Chris Hedges, who has had many columns reprinted in CD, has a new book out, one that has received little publicity even in the progressive blogosphere. It's called Empire of Illusion: The End of Literacy and the Triumph of Spectacle. I only found out about it when I went into a non-chair bookstore that carries a lot of progressive stuff: City Lights here in San Francisco. Worth reading.
Here's a quote:
"The corporate forces that control the state will never permit real reform. It would mean their extinction. These corporations, especially the oil and gas industry, will never allow us to achieve energy independence. That would devastate their profits. It would wipe out tens of billions of dollars in weapons contracts. It would cripple the health of of private contractors from Halliburton to Blackwater/Xe and render obsolete the existence of U.S. Central Command. This is the harsh, unspoken reality of corporate power."
Even a column published outside the US, critical of US policy, repeats many lies supporting US policy.
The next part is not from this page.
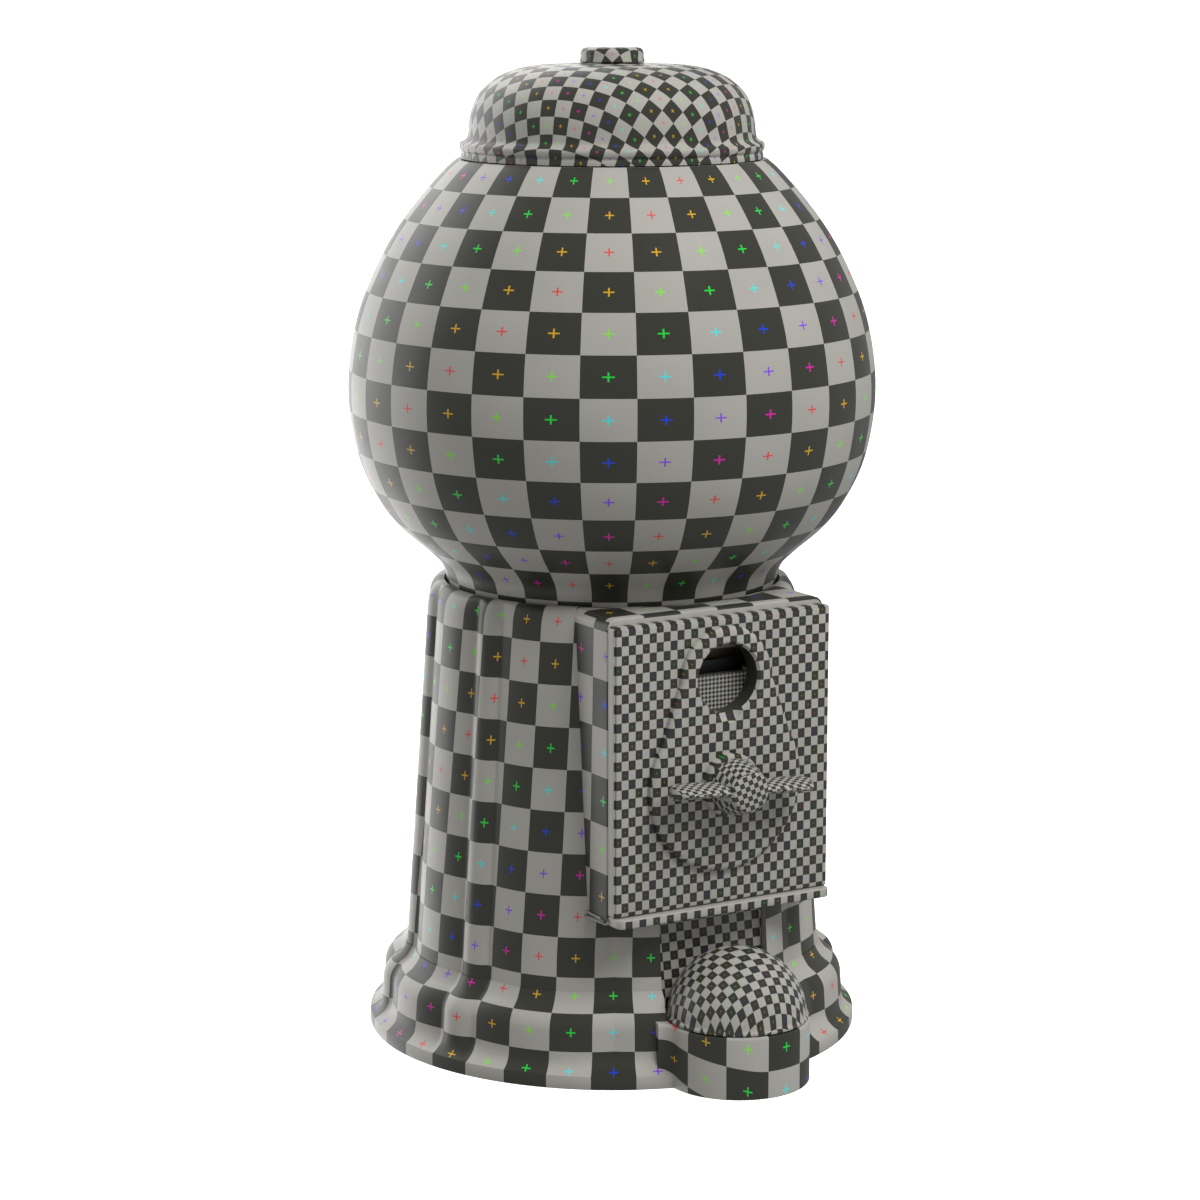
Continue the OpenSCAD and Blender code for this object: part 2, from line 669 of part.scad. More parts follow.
module ball_chute() color([0.82, 0.8, 0.7]) difference() {
    union() {
        intersection() {
            translate([outlet_x, outlet_y, 0]) rotate(run_turn) {
                run_strip(2 * run_half_w + 3.2)
                    polygon([[-13, run_z(-13)], [64, run_z(64)], [64, run_z(64) - 1.9], [-13, run_z(-13) - 1.9]]);
                for (s = [-1, 1]) translate([0, s * (run_half_w + 0.8), 0]) run_strip(1.6)
                    polygon([[-13, run_z(-13) - 1.9], [-13, 74], [12, 74], [16, run_z(16) + 16],
                        [64, run_z(64) + 14], [64, run_z(64) - 1.9]]);
                translate([-13.6, 0, 0]) run_strip_end();
            }
            block([-80, -64.6, 8], [80, 80, 130]);
        }
        translate([outlet_x, outlet_y, 72]) cylinder(r = 12.4, h = 46.7);
        translate([0, 0, 116.8]) linear_extrude(1.9) {
            translate([outlet_x, outlet_y]) circle(r = 12.4);
            for (s = [-1, 1]) rotate(-30) translate([pocket_pitch_r + s * 14.5, 0]) circle(r = 3.4);
        }
    }
    translate([outlet_x, outlet_y, 60]) cylinder(r = 10.8, h = 80);
    for (s = [-1, 1]) rotate(-30) translate([pocket_pitch_r + s * 14.5, 0, 110]) cylinder(r = 1.4, h = 12);
}

// closed back end of the run
module run_strip_end() {
    block([-0.8, -run_half_w - 1.6, run_z(-13) - 1.9], [0.8, run_half_w + 1.6, 74]);
}

module chute_screws() color([0.72, 0.72, 0.74])
    for (s = [-1, 1]) rotate(-30) translate([pocket_pitch_r + s * 14.5, 0, 116.7]) screw_up(1.2, 4.6, 2, 1.3);

module chute_plate() color([0.58, 0.58, 0.56]) difference() {
    union() {
        block([-23.4, chute_y, 9.2], [23.4, chute_y + chute_t, 61.8]);
        block([-27, chute_y + chute_t - eps, 26], [27, chute_y + chute_t + 2.4, 60]);
        // middle knuckle of the door's hinge
        rod_x(-3, hinge_y, hinge_z, 1.9, 6);
        block([-3, hinge_y, hinge_z - 1.9], [3, chute_y + eps, hinge_z + 1.9]);
    }
    slab_y(chute_y - 1, 12) {
        translate([-11, 8]) square([22, 12]);
        translate([0, 20]) circle(r = 11);
    }
    rod_x(-20, hinge_y, hinge_z, hinge_pin_r + 0.02, 40);
    for (p = chute_screw_spots) rod_y(p[0], -70, p[1], 1.4, 6);
}

// cylinder along +X from x0
module rod_x(x0, y, z, r, len) {
    translate([x0, y, z]) rotate([0, 90, 0]) cylinder(r = r, h = len);
}

module chute_plate_screws() color([0.72, 0.72, 0.74])
    for (p = chute_screw_spots) {
        rod_y(p[0], -73.6, p[1], 1.15, 7.1);
        rod_y(p[0], chute_y + chute_t + 2.42, p[1], 2.2, 1.4);
    }

module chute_door() color([0.58, 0.58, 0.56]) difference() {
    union() {
        difference() {
            union() {
                translate([0, cup_y, door_z]) sphere(r = door_r, $fn = 96);
                translate([0, cup_y, door_z]) cylinder(r = door_r + 0.5, h = 1.2);
            }
            translate([0, cup_y, door_z]) sphere(r = door_r - 1.6, $fn = 96);
            translate([0, cup_y, door_z - 40 + eps]) cylinder(r = 40, h = 40);
            block([-40, -73.9, 0], [40, -30, 80]);
        }
        pair() rod_x(3.3, hinge_y, hinge_z, 1.8, 3);
    }
    rod_x(-20, hinge_y, hinge_z, hinge_pin_r + 0.05, 40);
    block([-3.3, -78.4, hinge_z - 3], [3.3, -70, hinge_z + 8]);
}

module door_hinge_pin() color([0.75, 0.75, 0.77]) rod_x(-6.2, hinge_y, hinge_z, hinge_pin_r, 12.4);

body_casting();
base_plate();
base_screws();
rubber_feet();
center_rod();
rod_nut();
rod_washer();
lower_gasket();
globe();
upper_gasket();
lid();
lid_knob();
hopper();
wheel_housing();
housing_screws();
outlet_guard();
dispensing_wheel();
agitator();
drive_pinion();
spindle();
spindle_clip();
handle();
coin_wheel();
ratchet_wheel();
front_plate();
plate_screws();
mech_frame();
spacer_posts();
mech_screws();
pawl();
pawl_post();
pawl_spring();
ball_chute();
chute_screws();
chute_plate();
chute_plate_screws();
chute_door();
door_hinge_pin();
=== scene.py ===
import math
import bmesh
import bpy
import numpy as np
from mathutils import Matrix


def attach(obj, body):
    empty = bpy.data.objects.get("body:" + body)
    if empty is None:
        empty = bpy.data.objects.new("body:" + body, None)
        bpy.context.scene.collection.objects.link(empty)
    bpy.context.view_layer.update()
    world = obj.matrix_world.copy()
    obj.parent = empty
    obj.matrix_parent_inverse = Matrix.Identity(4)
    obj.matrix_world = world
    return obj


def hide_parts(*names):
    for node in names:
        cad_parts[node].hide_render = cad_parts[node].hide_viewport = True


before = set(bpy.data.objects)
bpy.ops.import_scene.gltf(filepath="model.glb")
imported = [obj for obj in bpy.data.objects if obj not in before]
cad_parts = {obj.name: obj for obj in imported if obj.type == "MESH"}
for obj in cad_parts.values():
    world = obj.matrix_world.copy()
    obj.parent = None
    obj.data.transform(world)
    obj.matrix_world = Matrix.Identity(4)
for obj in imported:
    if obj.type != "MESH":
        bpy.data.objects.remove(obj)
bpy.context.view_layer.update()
scene = bpy.context.scene
mm = 0.001
uvName = "grid"


# small helpers
def linear(hexText):
    values = [int(hexText[i:i + 2], 16) / 255 for i in (0, 2, 4)]
    return tuple(v / 12.92 if v <= 0.04045 else ((v + 0.055) / 1.055) ** 2.4 for v in values) + (1.0,)


def add(tree, kind, settings=None, feeds=None):
    # a feed is a plain value, a socket, a node for its first output, or a list of sockets and nodes
    node = tree.nodes.new(kind)
    for key, value in (settings or {}).items():
        setattr(node, key, value)
    for key, value in (feeds or {}).items():
        for one in value if isinstance(value, list) else [value]:
            one = one.outputs[0] if isinstance(one, bpy.types.Node) else one
            if isinstance(one, bpy.types.NodeSocket):
                tree.links.new(one, node.inputs[key])
            else:
                node.inputs[key].default_value = one
    return node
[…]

E.G. ~NATO is not invading Pakistan~ But, munitions launched by a leading NATO power invaded Pakistan many times killing hundreds of people. Although, the US did pull out of Saudi Arabia, just as Osama bin Laden demanded, redeploying in other countries in the region.
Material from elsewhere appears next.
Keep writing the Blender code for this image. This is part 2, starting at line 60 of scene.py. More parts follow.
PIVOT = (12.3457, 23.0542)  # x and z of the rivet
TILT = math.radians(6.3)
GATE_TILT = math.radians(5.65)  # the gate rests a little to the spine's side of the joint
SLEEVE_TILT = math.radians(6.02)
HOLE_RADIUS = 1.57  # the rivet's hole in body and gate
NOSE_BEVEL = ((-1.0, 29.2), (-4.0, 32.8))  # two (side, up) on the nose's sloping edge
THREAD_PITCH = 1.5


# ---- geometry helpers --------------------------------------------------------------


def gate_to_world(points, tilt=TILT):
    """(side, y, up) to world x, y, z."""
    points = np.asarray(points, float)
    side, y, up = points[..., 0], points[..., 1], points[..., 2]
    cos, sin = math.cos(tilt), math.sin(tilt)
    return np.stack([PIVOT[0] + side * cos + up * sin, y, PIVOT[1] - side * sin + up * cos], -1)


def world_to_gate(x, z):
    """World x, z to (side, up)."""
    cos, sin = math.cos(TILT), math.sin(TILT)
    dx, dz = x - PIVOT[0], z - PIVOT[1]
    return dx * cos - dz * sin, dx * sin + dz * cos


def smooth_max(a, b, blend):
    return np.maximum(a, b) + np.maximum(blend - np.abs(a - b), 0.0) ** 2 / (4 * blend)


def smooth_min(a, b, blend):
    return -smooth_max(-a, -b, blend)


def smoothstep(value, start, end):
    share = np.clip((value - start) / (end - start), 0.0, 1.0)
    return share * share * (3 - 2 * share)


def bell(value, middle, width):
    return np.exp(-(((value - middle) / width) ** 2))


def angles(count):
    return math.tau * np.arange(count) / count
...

E.G. "Most terrorist attacks..." There is nothing more terrorist than a bomb striking from 1-20 km above you without warning. There have been a lot of those.
E.G. "Misguided notions of jihad" When a foreign people are bent on killing your people in great numbers, lethal retaliation is not necessarily misguided, it may very well be the only strategy for partial survival. "Don't Tread On Me." Religion has always been called upon for defense; the tragedy is when it is used to justify offense.
Overall, a very good article. It is still an example how pervasive US propaganda is.